Problem description |
Write out the whole listing exactly as it stands.

[Begin Supplied information]

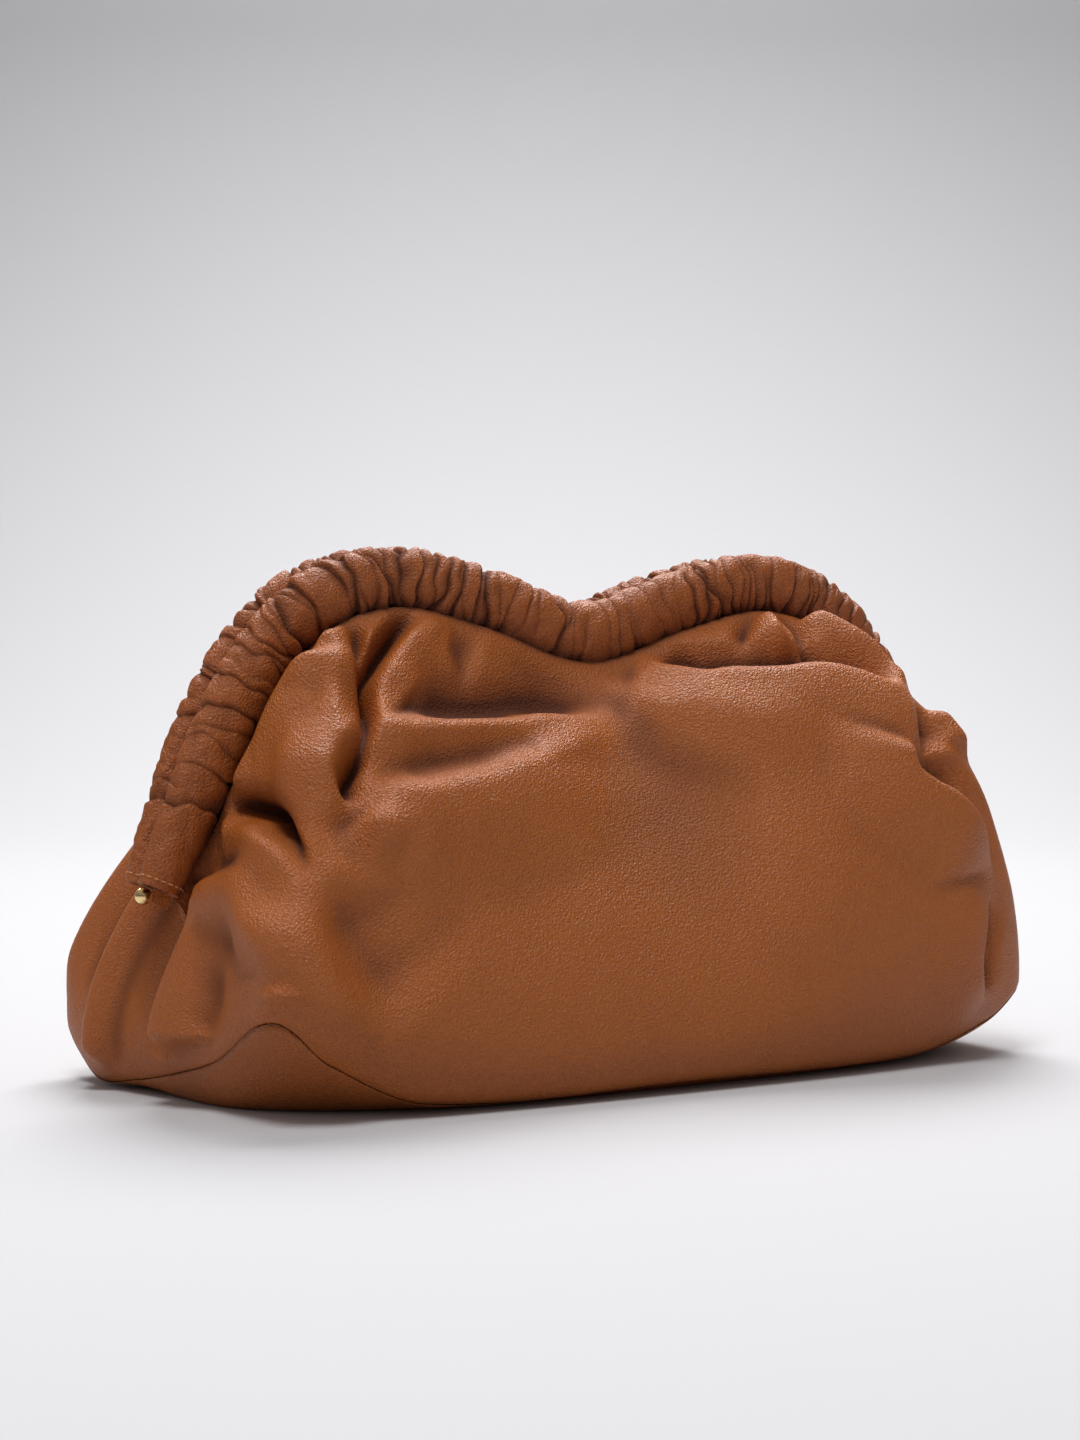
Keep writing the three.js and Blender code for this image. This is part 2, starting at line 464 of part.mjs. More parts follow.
// Grid of points to unit normals that face out
function gridNormals(grid) {
  const rows = grid.length;
  const columns = grid[0].length;
  return grid.map((row, j) => row.map((_, i) => {
    const east = row[Math.min(columns - 1, i + 1)].clone().sub(row[Math.max(0, i - 1)]);
    const north = grid[Math.min(rows - 1, j + 1)][i].clone().sub(grid[Math.max(0, j - 1)][i]);
    const edge = i === 0 || i === columns - 1;
    if (edge) return new THREE.Vector3(north.z, 0, -north.x).multiplyScalar(i === 0 ? -1 : 1).normalize();
    return east.cross(north).normalize();
  }));
}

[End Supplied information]

Answer |
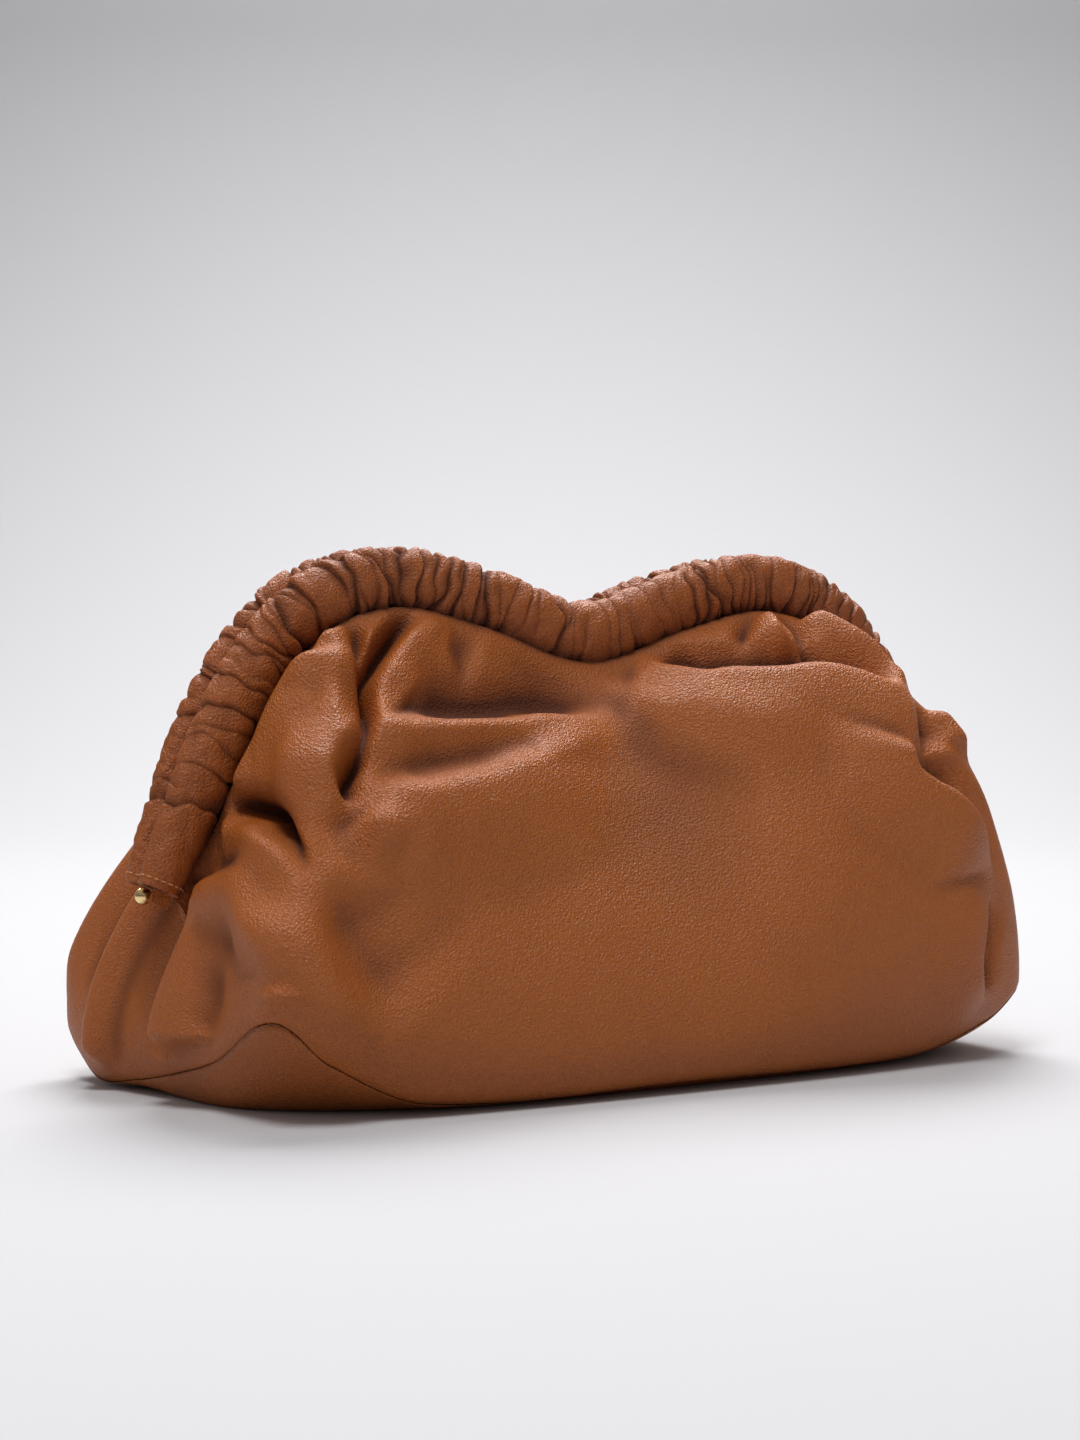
Keep writing the three.js and Blender code for this image. This is part 2, starting at line 464 of part.mjs. More parts follow.
// Grid of points to unit normals that face out
function gridNormals(grid) {
  const rows = grid.length;
  const columns = grid[0].length;
  return grid.map((row, j) => row.map((_, i) => {
    const east = row[Math.min(columns - 1, i + 1)].clone().sub(row[Math.max(0, i - 1)]);
    const north = grid[Math.min(rows - 1, j + 1)][i].clone().sub(grid[Math.max(0, j - 1)][i]);
    const edge = i === 0 || i === columns - 1;
    if (edge) return new THREE.Vector3(north.z, 0, -north.x).multiplyScalar(i === 0 ? -1 : 1).normalize();
    return east.cross(north).normalize();
  }));
}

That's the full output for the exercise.